I reached out to hear other peoples’ stories. I hear them every time I am in the visiting room where I visit, but I wanted to hear from people further away. I heard of an eighty year old man that was turned away after driving six hours because he forgot to leave his wallet in the car. I heard of a woman who was singled out and made to rewrite her paperwork, because they didn’t like the way she checked the boxes. It reminded me of the time that I saw the woman in front of me make lines on her form, instead of checks. I decided to do it that way, and I was singled out, called up, scolded and told to fill out the paper again with checks. I heard over and over again not to complain, because it will only hurt your loved one. I had already been told that on my very first visit when I had other visitors coaching me in the waiting area. I heard of parents unable to get their inmate’s children in to see them. I heard one person sum up visiting in a way that struck me as right on target. He said, “the norm is to make the experience so bad that the visitor won’t come back.” The worst I heard was a woman’s experience when she had to ‘prove’ that she was menstruating by showing an officer her genitals, so she could be issued an approved sanitary napkin. Sadder than that, was hearing that it wasn’t an isolated incident.

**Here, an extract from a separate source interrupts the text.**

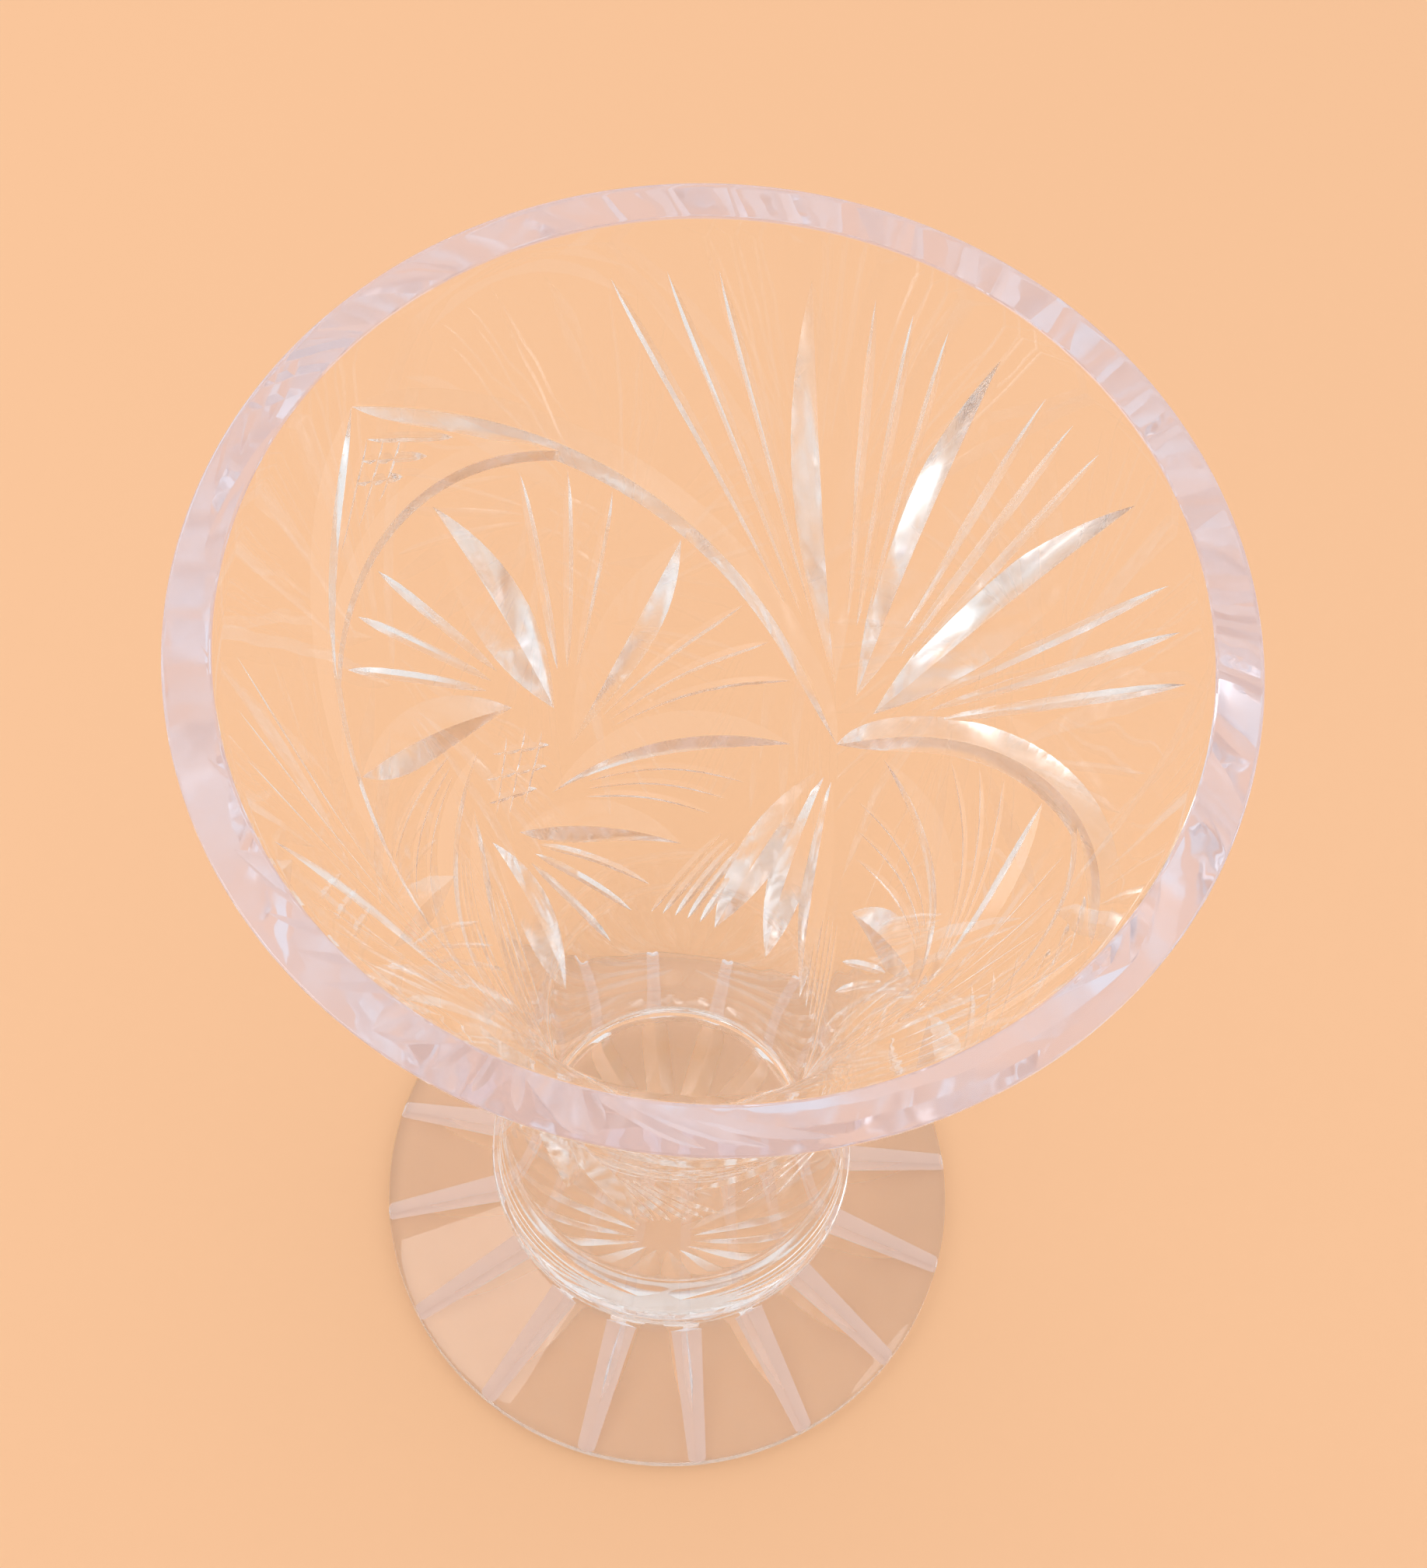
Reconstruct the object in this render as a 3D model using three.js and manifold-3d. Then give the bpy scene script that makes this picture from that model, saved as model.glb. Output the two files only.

I have also heard from some people about the stress of the job on officers and how it affects them. What I have to say to that is, I am stressed also. I am stressed for my nonviolent friends serving fifteen, and thirty and forty year sentences behind bars. I am stressed trying to make ends meet for my family. I am stressed at the overwhelming amount of dishonesty and lack of compassion in the world. But, I wake up every day, and I easily treat people with respect. I have never disrespected an officer, and I have been disrespected more times than I can count. I think it’s time to get a new job if you can’t handle the stress, or it’s time for the Department of Corrections to start enforcing standards of behavior in their employees. But, don’t tell me that stress is an excuse to treat people like garbage.